TASK GOAL
Copy the listing below line for line, starting at its first line and ending with the line that has "---------- lid and" in it. Add nothing.

TASK MATERIAL

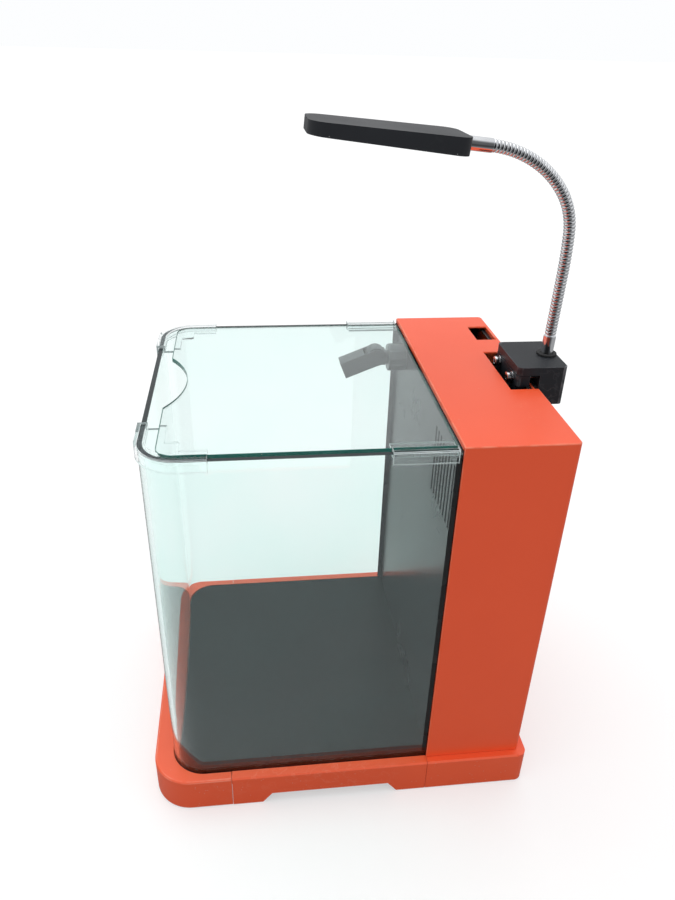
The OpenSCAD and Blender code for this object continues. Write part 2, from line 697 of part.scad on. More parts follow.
module rear_cover() color([0.98, 0.42, 0.27]) {
    inner_top = cover_top - cover_wall;
    difference() {
        translate([0, 0, cover_z]) linear_extrude(cover_top - cover_z)
            bent_outline(2 * cover_x, cover_y0, cover_y1, 0, cover_r);
        translate([0, 0, cover_z - 1]) linear_extrude(inner_top - cover_z + 1)
            bent_outline(2 * (cover_x - cover_wall), cover_y0 + cover_wall, cover_y1 - cover_wall, 0);
        box(-cover_x + cover_wall, cover_x - cover_wall, cover_y0 - 1, cover_y1 - cover_r,
            cover_z - 1, rim_z + 0.4);
        box(-notch_w / 2, notch_w / 2, notch_y0, cover_y1 + 1, rim_z + 0.4, cover_top + 1);
        box(-cable_hole_x - cable_hole_w / 2, -cable_hole_x + cable_hole_w / 2,
            cover_y1 - cable_hole_y - cable_hole_l / 2, cover_y1 - cable_hole_y + cable_hole_l / 2,
            inner_top - 1, cover_top + 1);
    }
}

// ---------- lid and its clear brackets ----------

lid_y0 = glass_y0 + lid_front;
lid_y1 = cover_y0 - lid_rear_gap;
finger_r = (finger_w * finger_w / 4 + finger_d * finger_d) / (2 * finger_d);

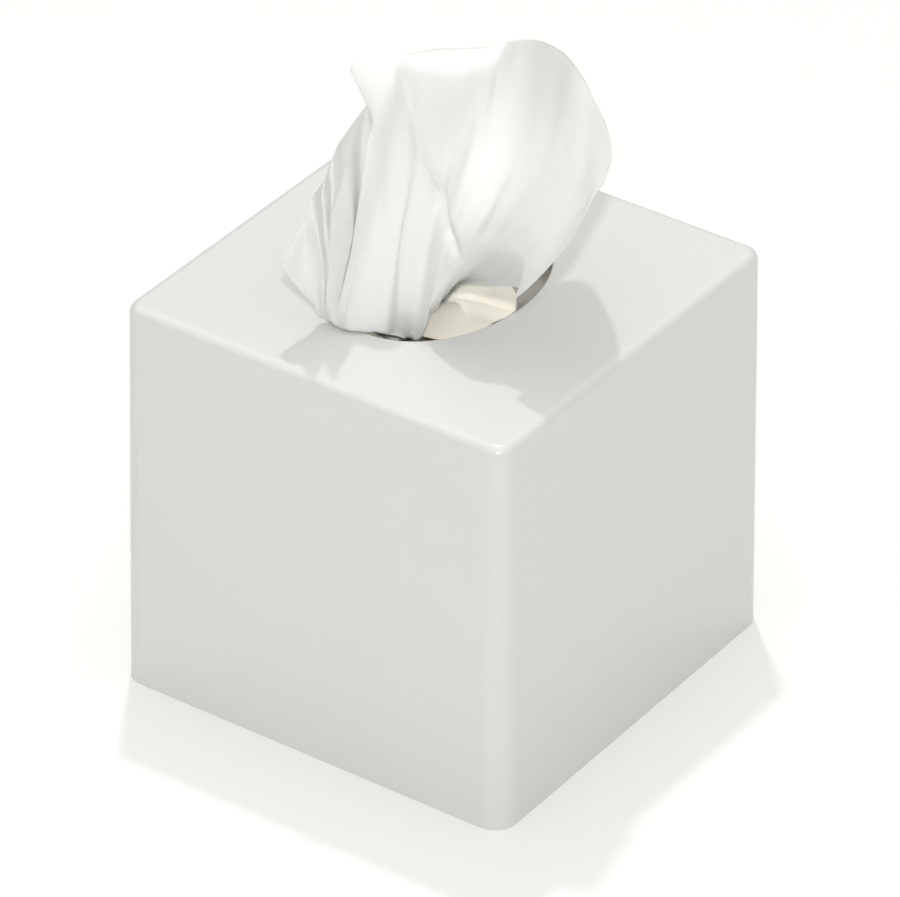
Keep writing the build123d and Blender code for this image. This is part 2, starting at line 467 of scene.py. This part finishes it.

WORKED SOLUTION
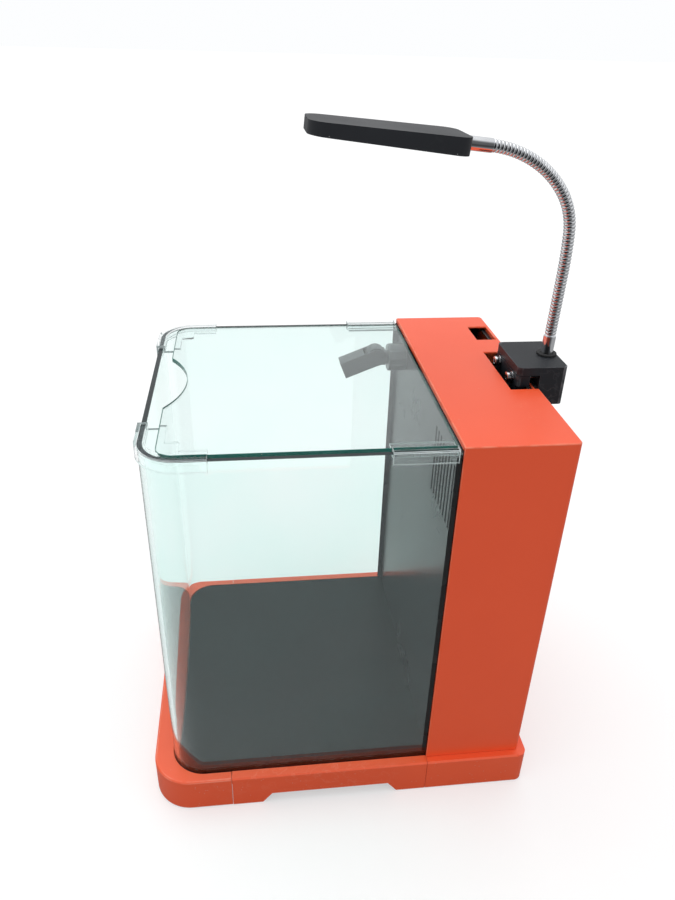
The OpenSCAD and Blender code for this object continues. Write part 2, from line 697 of part.scad on. More parts follow.
module rear_cover() color([0.98, 0.42, 0.27]) {
    inner_top = cover_top - cover_wall;
    difference() {
        translate([0, 0, cover_z]) linear_extrude(cover_top - cover_z)
            bent_outline(2 * cover_x, cover_y0, cover_y1, 0, cover_r);
        translate([0, 0, cover_z - 1]) linear_extrude(inner_top - cover_z + 1)
            bent_outline(2 * (cover_x - cover_wall), cover_y0 + cover_wall, cover_y1 - cover_wall, 0);
        box(-cover_x + cover_wall, cover_x - cover_wall, cover_y0 - 1, cover_y1 - cover_r,
            cover_z - 1, rim_z + 0.4);
        box(-notch_w / 2, notch_w / 2, notch_y0, cover_y1 + 1, rim_z + 0.4, cover_top + 1);
        box(-cable_hole_x - cable_hole_w / 2, -cable_hole_x + cable_hole_w / 2,
            cover_y1 - cable_hole_y - cable_hole_l / 2, cover_y1 - cable_hole_y + cable_hole_l / 2,
            inner_top - 1, cover_top + 1);
    }
}

// ---------- lid and its clear brackets ----------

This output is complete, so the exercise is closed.